The Comune di Milano's Piano Triennale dello Sport 2025–2027, published last autumn, earmarks €27 million for facility upgrades across the three-year cycle. Priority projects include the complete reconstruction of the Centro Sportivo Olmi in San Siro, a multi-sport hub that currently serves more than 3,000 registered youth athletes, and the renovation of the Piscina Cozzi on Viale Tunisia, whose main pool has been closed for structural repairs since November 2024. Work on Cozzi is scheduled to begin in September 2026, though that date has already slipped once.
For clubs operating right now, the practical reality is one of creative adaptation. Several associations in Corvetto and Gratosoglio — two southern districts with high concentrations of young residents — have negotiated informal time-sharing agreements with local schools to use gymnasia on weekday evenings. It works, but only just: school caretaker overtime costs fall on the clubs, adding roughly €60–90 per session to already tight budgets.

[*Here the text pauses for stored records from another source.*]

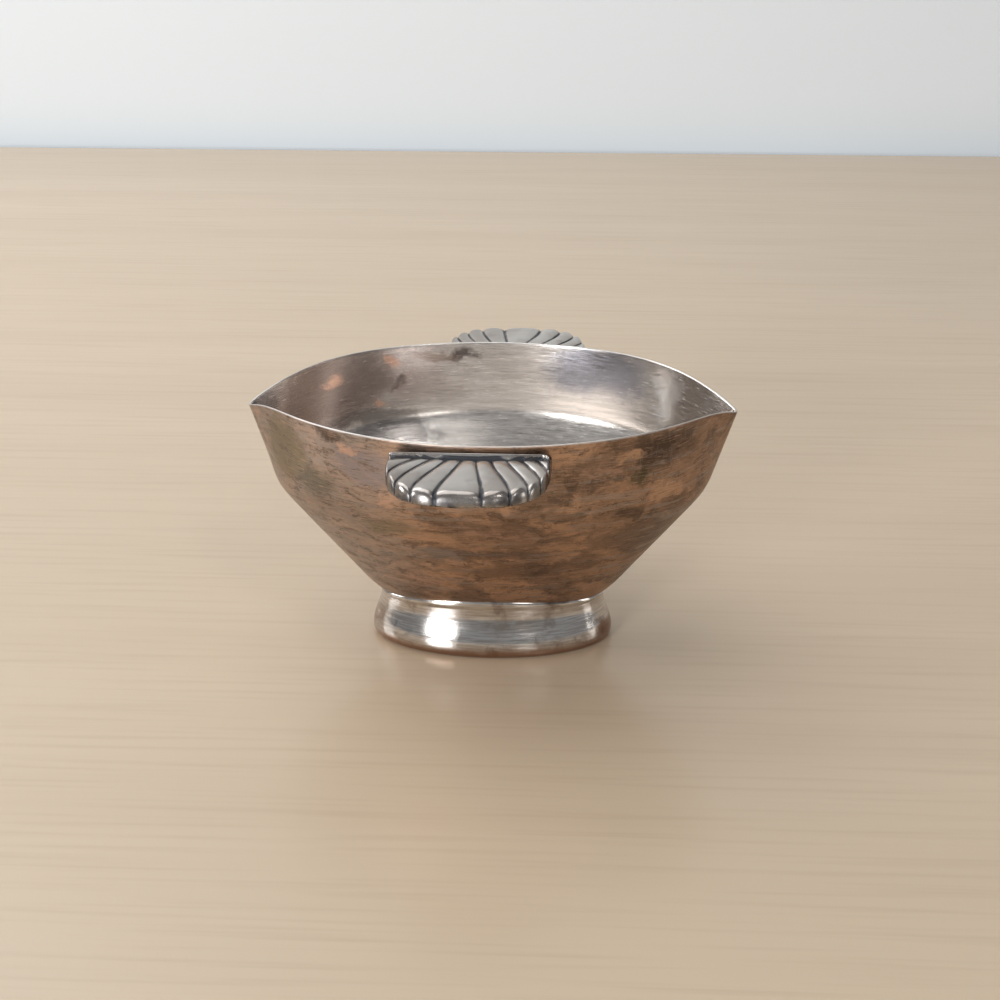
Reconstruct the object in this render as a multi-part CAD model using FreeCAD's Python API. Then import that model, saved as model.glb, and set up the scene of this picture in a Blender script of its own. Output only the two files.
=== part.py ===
import FreeCAD, Part
import math
import os

# Two-lipped oval sauce boat in silver plate on copper.
# Origin on the table under the middle of the foot, +Z up, +X to a lip, -Y to the front lug.

# Bowl
length = 180.0              # over the two lips
rim_width = 108.8           # outside, over the long sides
height = 99.6               # table to the rim at the long sides
lip_dip = 6.6               # how far the lip tips lie below the rim at the sides
dip_power = 8               # how late along the rim the dip starts
lip_pull = 10.8             # how far each lip is drawn out of the plain oval
lip_angle = 11.0            # degrees of the oval over which a lip fades
lip_round = 3.0             # degrees that keep the lip tip round
knee_height = 66.0          # where the steep upper wall meets the slanted lower wall
knee_length = 163.0         # sharp corner of the knee, over the ends
knee_width = 101.0          # sharp corner of the knee, over the sides
knee_soft = 1.2             # how far the rounded knee stays inside its sharp corner
side_lift = 5.6             # the long sides ride up when the round spinning is pressed oval
lift_run = 1.6              # height over which they come to ride up, in side lifts
seat_height = 19.0          # the lower wall where the foot is soldered on
seat_length = 88.0          # lower wall, before the bottom is rounded under
seat_width = 44.5
bottom_height = 13.5        # underside of the flat bottom
bottom_round = 9.0          # how far the bottom is rounded under
round_run = 1.4             # height of that rounding, in roundings
wall = 1.2
skin_in = 0.8               # the inner skin lies this share of the wall further in
skin_up = 0.6               # and this share higher, as the wall slants at about 3 in 4

# Foot ring
neck_length = 85.0
neck_width = 41.0
neck_straight = 4.0         # the neck is upright from here up, above the seat
foot_wall = 1.3
belly_reach = 3.9           # how far the belly stands out of the neck
belly_height = 4.6
heel_reach = 0.93           # a point of the round under the belly: shares of its reach
heel_height = 0.33          # and of its height
toe_reach = 2.2             # the resting edge, out of the neck
cove_reach = 1.0            # the hollow sweep above the belly
cove_height = 13.0
foot_trim = 1.0             # cut off below the resting edge, to leave it flat

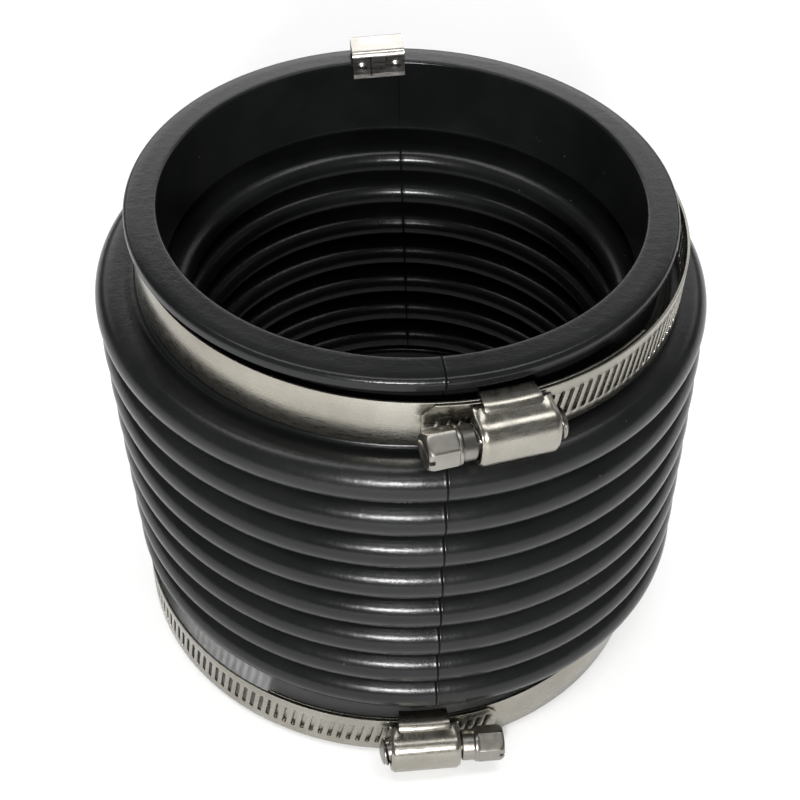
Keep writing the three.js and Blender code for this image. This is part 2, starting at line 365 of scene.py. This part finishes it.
def upper_end(material):
    """The top crest, shoulder, bead, clamp seat and lip, and the bore down to the first cavity."""
    z = convolution_z[-1]
    crown = z + TUBE_R
    cavity = TUBE_R - WALL
    crest_arc = arc(TUBE_CENTRE_R, z, TUBE_R, -90, 74, CREST_STEPS)
    cuff = [
        (71.6, crown - 0.08),
        (70.0, crown - 0.05),
        (68.8, crown - 0.2),
        (67.9, crown - 0.42),
        (67.2, crown - 0.5),
        *arc(BEAD_R - 1.2, crown - 0.4, 1.2, 0, 90, 8),
        (UPPER_SEAT_R + 0.6, crown + 0.9),
        (UPPER_SEAT_R, crown + 1.4),
        (UPPER_SEAT_R, HEIGHT - LIP_DEPTH - 0.5),
        (UPPER_SEAT_R + 0.5, HEIGHT - LIP_DEPTH),
        (LIP_R - 1.2, HEIGHT - LIP_DEPTH + 0.3),
        *arc(LIP_R - 0.7, HEIGHT - LIP_DEPTH + 1.0, 0.7, -60, 0, 4),
        *arc(LIP_R - 1.4, HEIGHT - 1.4, 1.4, 0, 82, 8),
        (LIP_R - 3.4, HEIGHT - 0.02),
        (CUFF_INNER_R + 1.5, HEIGHT),
        *arc(CUFF_INNER_R + 0.7, HEIGHT - 0.7, 0.7, 90, 180, 5),
        (CUFF_INNER_R, HEIGHT - 3),
        (CUFF_INNER_R, z + cavity + 5.5),
    ]
    bore = [
        *arc(CUFF_INNER_R + 2.2, z + cavity + 2.2, 2.2, 180, 270, 7),
        *arc(TUBE_CENTRE_R, z, cavity, 90, -90, CAVITY_STEPS),
    ]
    weights = arc_weights(len(crest_arc), (True, False)) + [1.0] * len(cuff) + [0.0] * len(bore)
    return lathe("bellows_upper_end", crest_arc + cuff + bore, material, weights)


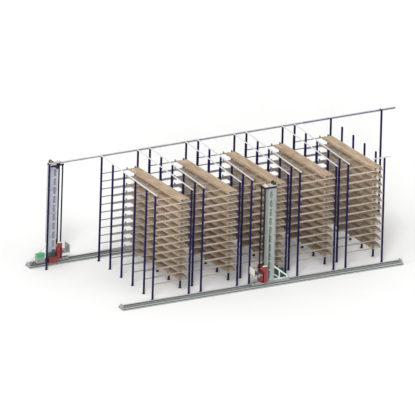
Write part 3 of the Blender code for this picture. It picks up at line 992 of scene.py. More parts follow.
def makePallet():
    width, length, size = pallet["width"], pallet["length"], pallet["blockSize"]
    left = lane["leftRail"] + lane["spacing"] / 2 - width / 2
    inset, runnerTop = pallet["blockInset"], pallet["runnerThickness"]
    deckLow = pallet["height"] - pallet["deckThickness"]
    crossLow = deckLow - pallet["crossThickness"]
    gap = (width - sum(pallet["deckWidths"])) / (len(pallet["deckWidths"]) - 1)
    places = [share * (width - size) for share in pallet["blockShares"]]
    pieces = []
    x = left
    for deckWidth in pallet["deckWidths"]:
        pieces.append(board((x, x + deckWidth), (0, length), (deckLow, pallet["height"])))
        x += deckWidth + gap
    for share in pallet["blockShares"]:
        y = share * (length - size)
        spanY = (y + inset, y + size - inset)
        pieces.append(board((left + inset, left + width - inset), spanY, (crossLow, deckLow)))
        for place in places:
            x = left + place
            pieces.append(board((x + inset, x + size - inset), spanY, (runnerTop, crossLow)))
    for place in places:
        pieces.append(board((left + place, left + place + size), (0, length), (0, runnerTop)))
    return keepLocal(join(pieces))


def makePalletStack():
    stack = makePallet()
    first = -pallet["setback"] * stretch - pallet["pitch"]
    stack.data.transform(Matrix.Translation((0, first, lane["railHeight"] + pallet["lift"])))
    repeat(stack, pallet["count"], (0, -pallet["pitch"], 0))
    return upLevels(stack)


palletStack = makePalletStack()
for rack in range(site["racks"]):
    name = f"rack_{rack + 1}_pallets"
    stack = copyOf(palletStack, name, laneMatrix(rack))
    giveTones(stack, pallet["pointsPerBoard"])
    enter(stack, name, finishes["palletWood"])
discard(palletStack)
print("stage 6: pallets made")

roof = {
    "tieWidth": 0.08,
    "tieHeight": 0.1,
    "tieFold": (0.008, -0.02),
    "tieGap": 0.001,
    "frontReach": 0.3,
    "tieOverhang": 0.06,
    "saddleLip": 0.012,
    "saddleHalf": 0.07,
    "saddleSpan": (-0.09, 0.06),
    "saddleWall": 0.006,
    "guideOffset": 0.3,
    "guideHalf": 0.03,
    "guideSpan": (-0.2, 0.05),
    "guideSplit": 3.0,
    "splitGap": 0.003,
    "web": 0.012,
    "flange": 0.018,
    "conductorReach": (0.004, 0.029),
    "conductorHalf": 0.045,
    "conductorEnd": 0.01,
    "conductorPanel": (0.012, -0.004),
}
gridLow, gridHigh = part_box("roof_grid")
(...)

The city's next formal checkpoint is a public hearing at Palazzo Marino scheduled for 17 September 2026, where Sport e Salute Milano will present progress updates on the disbursement timeline and facility prioritisation list. Clubs wanting to register for the second tranche of the 2026 legacy fund must submit documentation by 31 August. The CSI Milano office on Via Arese is offering free administrative support sessions every Tuesday morning through the end of August for clubs navigating the application process.